While most of the men in Florida were away fighting in the war, the women, children, and slaves kept the farms and plantations working. They raised crops and cattle to feed Confederate troops. They also sent them pork, fish, fruit, and salt. Florida was the largest producer of salt, which was important to keep meat from spoiling. Salt was separated from seawater at salt factories in coastal areas.

Florida was also an important producer of cattle. Confederate agents ordered thousands of cattle to feed southern troops. For part of the year, cattle were driven north into Georgia and the Carolinas. During the fall and winter seasons, however, there was no grass for the cattle to eat in those states. They were taken instead to Florida, where the climate was mild and grass grew year-round. Thousands of cattle were raised and slaughtered in Florida, salted to avoid spoilage, packaged, and shipped to the Confederate army.

Most of the war was fought outside of Florida. The battles that occurred in the state were Santa Rosa Island in 1861; Olustee, 1864; Marianna, 1864; Gainesville, 1864; and Natural Bridge, 1865. Tallahassee was the only Confederate capital east of the Mississippi River that was not captured by Union forces.

Jupiter Inlet Lighthouse Courtesy of Historical Society of Palm Beach County


A lighthouse is an important navigational aid located at either a prominent land feature or a dangerous place for navigation. It warns ships of perilous reefs or coasts and guides them into a safe harbor or back out to sea. Many lighthouses were built along the Atlantic and Gulf coasts of Florida. Jupiter Inlet Lighthouse, the oldest structure in Palm Beach County, stands at the entrance to Jupiter Inlet, where the Loxahatchee River, Indian River, and Atlantic Ocean meet. Loxahatchee is a Seminole word meaning turtle river.

The U.S. Congress approved building the lighthouse at Jupiter to help prevent shipwrecks in 1853, but it was delayed until 1860 because of the Seminole wars. The lighthouse is 156 feet above sea level. The tower is 108 feet high and sits on a 48-foot, ancient high dune, and has 105 steps. The tower is eight bricks thick, or 31.5 inches, at the base and tapers to three bricks thick, or eighteen inches, at the top. The beam of light is 146 feet (focal beam) and can be seen up to twenty-four miles out at sea. Today the lighthouse is still a navigational aid to mariners and is open to the public for tours.

Scott’s Great Snake Courtesy of Library of Congress


After the Civil War began, General Winfield Scott recommended to President Abraham Lincoln that Union naval vessels block southern ports so the Confederacy could not ship or receive any goods that would support their war efforts.
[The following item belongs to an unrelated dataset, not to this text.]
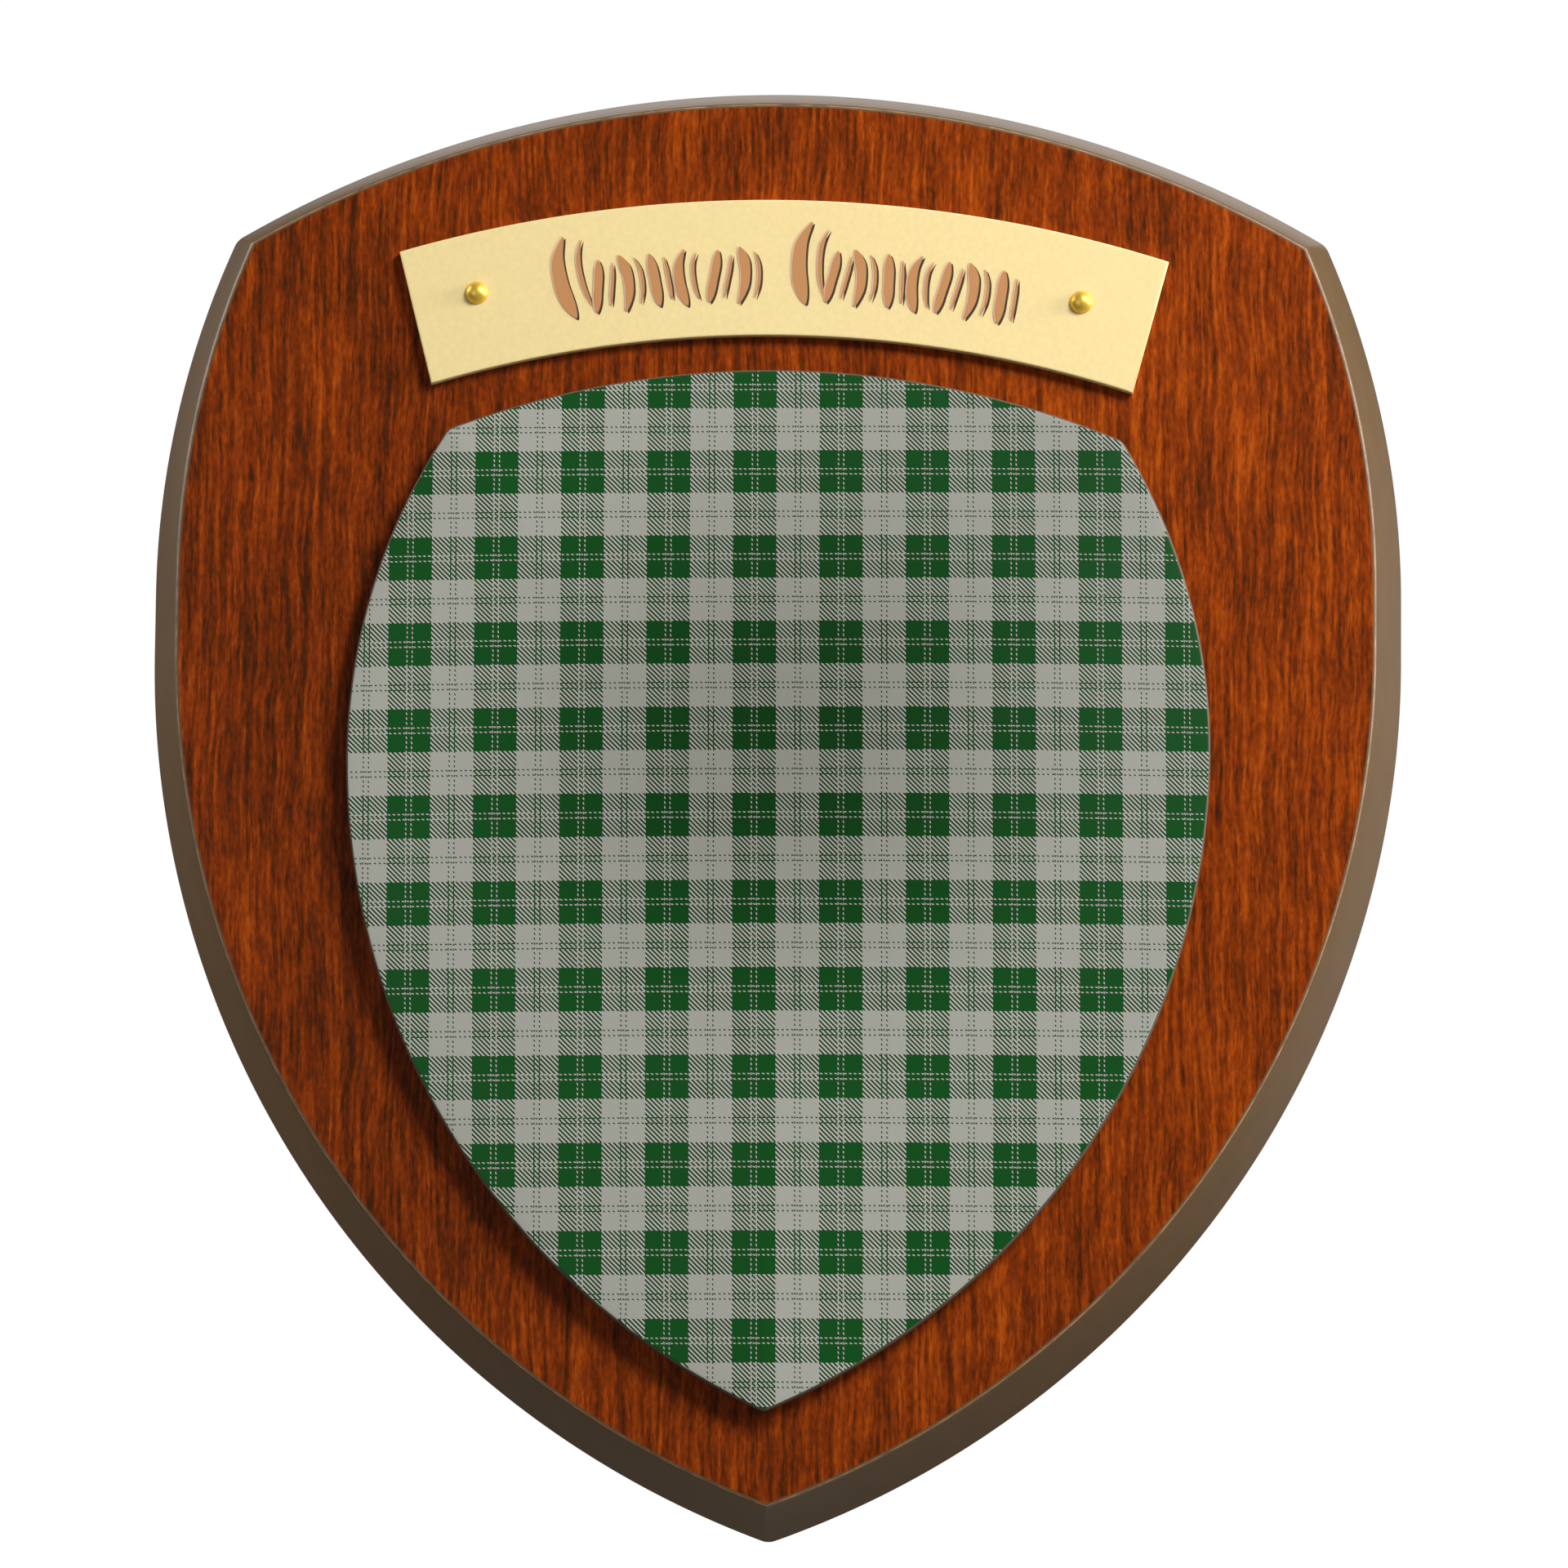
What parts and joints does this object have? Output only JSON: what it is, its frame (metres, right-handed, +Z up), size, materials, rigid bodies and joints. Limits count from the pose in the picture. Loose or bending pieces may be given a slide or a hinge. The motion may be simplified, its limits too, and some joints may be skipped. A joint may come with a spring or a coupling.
{
  "type": "wall plaque",
  "caption": "Heraldic shield-shaped wooden wall plaque with a domed tartan shield on its face and a curved brass nameplate held by brass pins, hung by a keyhole slot in its back.",
  "frame": {"origin": "centre of the screw that the plaque hangs on, in the plane of the board's back", "axes": "+Z up the plaque, the face looks along -Y, the back lies against the wall at y = 0 and looks along +Y, +X to the right seen from the front"},
  "size_m": [0.1524, 0.0177, 0.1779],
  "materials": {
    "board": "red-brown mahogany stain under satin lacquer, with a matt grey-brown painted edge",
    "tartan": "green and white tartan printed on a moulded domed shield",
    "plate": "pale satin brass with rows of copper-coloured strokes",
    "pin": "polished yellow brass"
  },
  "bodies": {
    "root": {"plaque_board": "board", "tartan_shield": "tartan", "nameplate": "plate", "pin_left": "pin", "pin_right": "pin"}
  },
  "joints": []
}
The plan also called for the Union to take control of the Mississippi River. When the operation, called the Anaconda Plan, was launched, Union naval vessels patrolled Florida’s Atlantic and Gulf coasts. Newspapers referred to the Anaconda Plan as the Great Snake. These ships patrolled near Jupiter Inlet, searching for Confederate blockade runners coming or going through the inlet. Confederate-, British-, and Bahamian-owned ships, and those from other countries, would sail to Bermuda, the Bahamas, and Cuba carrying products such as cotton, molasses, and whiskey in exchange for war materials and soap, coffee, dry goods, salt, flour, and alcohol. When ships returned, they sailed through Jupiter Inlet and up the Indian River to various destinations.
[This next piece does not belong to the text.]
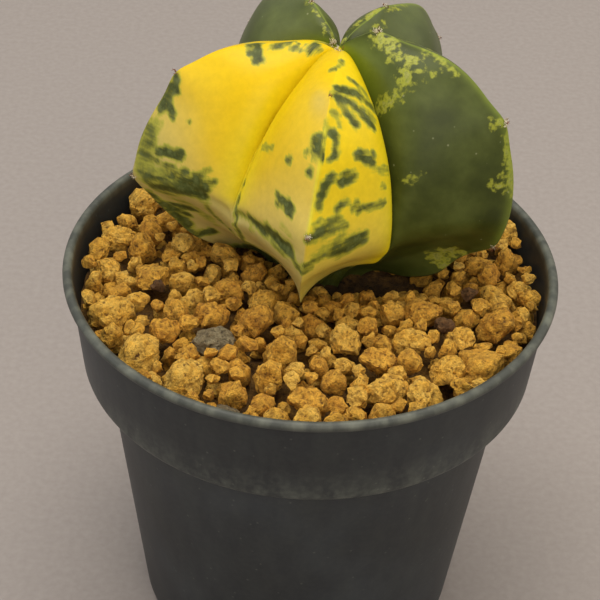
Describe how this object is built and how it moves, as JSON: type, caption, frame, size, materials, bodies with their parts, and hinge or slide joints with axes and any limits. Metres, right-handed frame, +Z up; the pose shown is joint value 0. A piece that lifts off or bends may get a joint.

The Union Naval Squadron responsible for patrolling Florida waters was the East Gulf Blockading Squadron headquartered at Key West. Union gunboats pursued Confederate ships to capture or destroy them. Sometimes the Union captured blockade runners, and sometimes blockade runners avoided capture and reached their destinations.

A Confederate Steamer Courtesy of U.S. Naval Historical Center


The Emancipation Proclamation was one of Abraham Lincoln’s most important acts during his presidency. Effective on January 1, 1863, it stated, “all persons held as slaves are and henceforward shall be free.” The order, however, applied only to the states in rebellion, not to those loyal to the Union. Although the proclamation did not eliminate all slavery in the nation, it did affect the war, because it allowed Blacks to serve in the Union army and navy. About 200,000 Blacks had served by 1865, when the 13th Amendment was ratified, officially ending slavery.

President Abraham Lincoln Courtesy of Alexander Gardner


In 1863, Abraham Lincoln gave an important speech in Gettysburg, Pennsylvania, known as the Gettysburg Address. Lincoln stressed that all men are created equal. His words encouraged the North to fight harder to save the Union. On April 9, 1865, Confederate General Robert E. Lee surrendered to Union General Ulysses S. Grant. The end of the Civil War was a victory for all those who were against slavery.

After the war, the former Confederate States had to rebuild, in a period called Reconstruction. It was a time of uncertainty for everyone, especially in the southern states, which had been devastated by the war. The newly freed slaves found themselves without places to live or work. Many of them returned to their plantations to work as paid employees, but a lot of plantation owners did not have money to pay them. The solution was sharecropping. Poor farmers, both Black and white, paid plantation owners rent by giving them part of the crops grown on that land, or a share, instead of money. This system helped both the plantation owners and the freed slaves, but sharecroppers still barely made enough to live on.

To be readmitted to the Union, southern states were required to take certain actions: 1) to rewrite their constitutions, eliminating slavery, and 2) to pass the Fourteenth Amendment to the U.S. Constitution, which granted citizenship to all people born in the United States. Florida completed these actions and rejoined the Union in 1868.

Josiah Walls Courtesy of Library of Congress


After the Civil War, freed slave Josiah Walls worked as a teacher and at a sawmill in Alachua County. In 1868, he was a delegate to the Florida Constitutional Convention and served in the Florida Senate. Two years later, Republicans nominated Walls for Florida’s one seat in the U.S. House of Representatives. In a close race, Walls won the election and became the first African American in Florida to be elected to the U.S. Congress.